A statement by Ohio Right to Life said that if the ballot measure passes it would “enshrine abortion until birth and remove all protections for the preborn including a parent’s ability to stop their child from being pressured into an abortion.”
The group is encouraging people to vote against the measure and to vote in favor of the August special election to change the number of votes needed for the amendment to pass.
Lauren Blauvelt and Dr. Lauren Beene, executive committee members for Ohioans United for Reproductive Rights, said the measure was about people’s “right to make reproductive health care decisions, including those related to their own pregnancy, miscarriage care, and abortion free from government interference.”
The Ohio Catholic bishops, in a letter to the state’s Catholics earlier this year, criticized the amendment saying it would “enshrine and expand abortion at the expense of protections for preborn children and women.”
“The Church must not be silent and cannot remain on the sidelines when confronted with such a clear threat to human life,” they wrote.
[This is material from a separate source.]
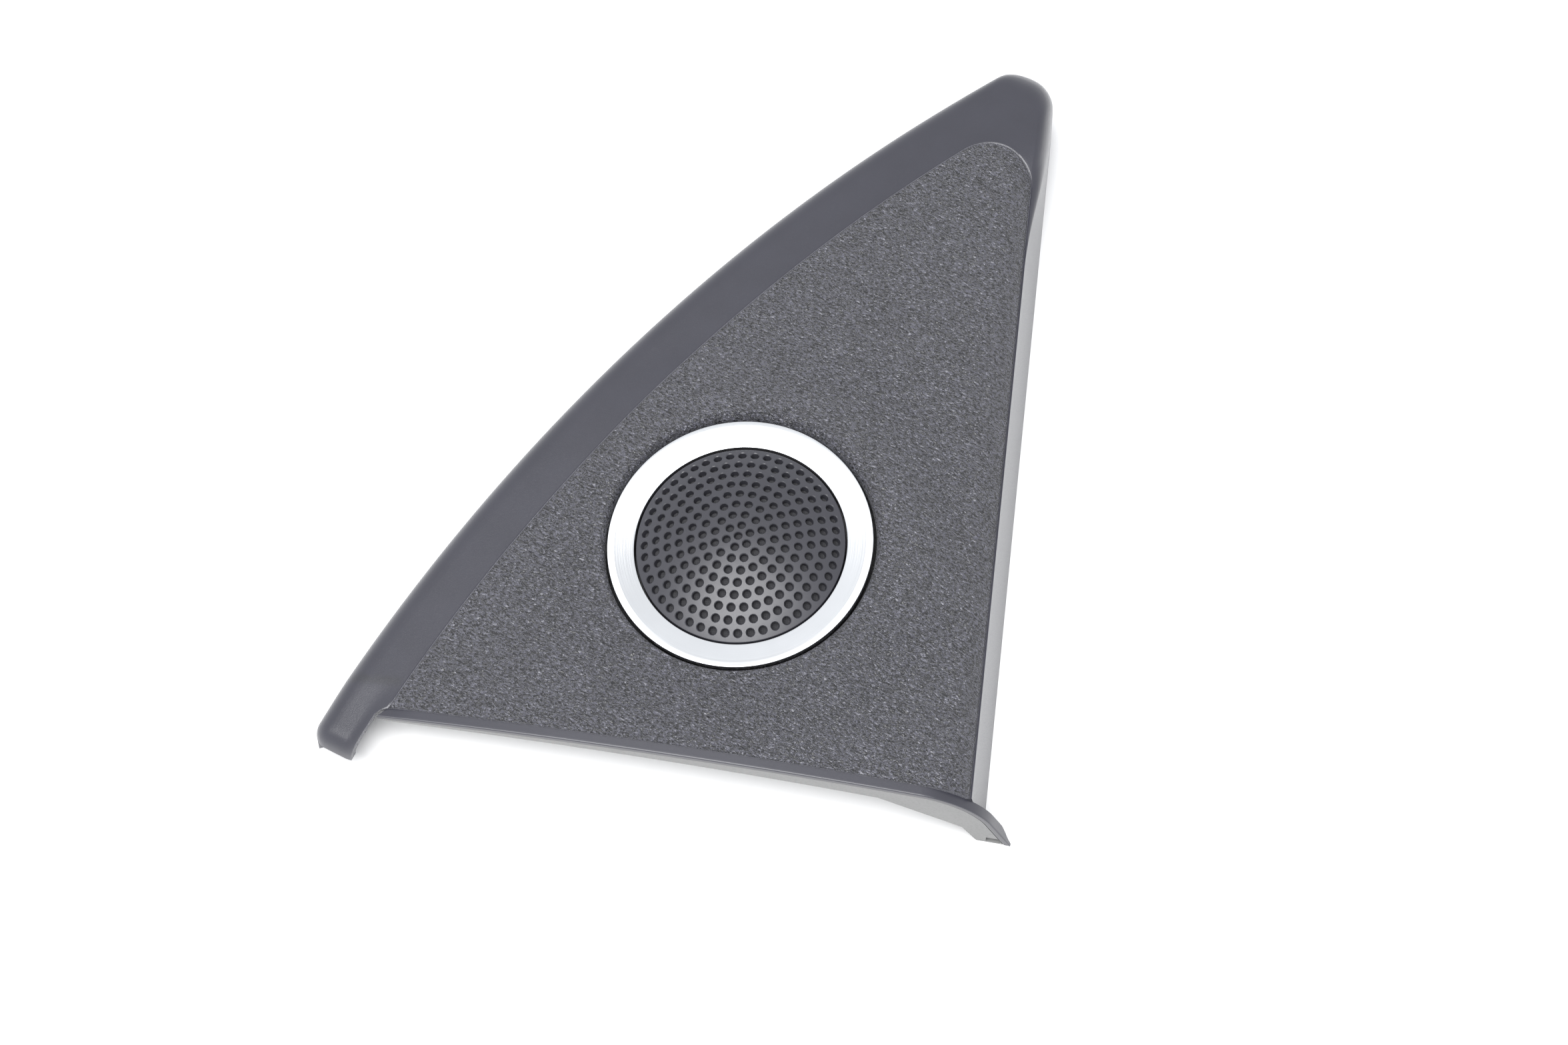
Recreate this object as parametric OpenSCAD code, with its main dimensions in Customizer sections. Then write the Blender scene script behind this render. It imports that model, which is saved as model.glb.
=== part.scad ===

The bishops urged Catholics in the state to work against including this proposal in the November ballot and said that if it appears, they should “vote against the amendment to prevent countless deaths of preborn, innocent children.”
When the proposed amendment was announced in February, the Ohio Catholic Conference, the public policy arm of the state’s bishops, said the “vague language in the proposed amendment places preborn children and women at risk of losing the safeguards on their health and wellbeing “
They also said they would work to “engage in a campaign to inform Catholics and work with statewide groups to ensure Ohioans understand the need to stop this attempt to rewrite Ohio’s Constitution.”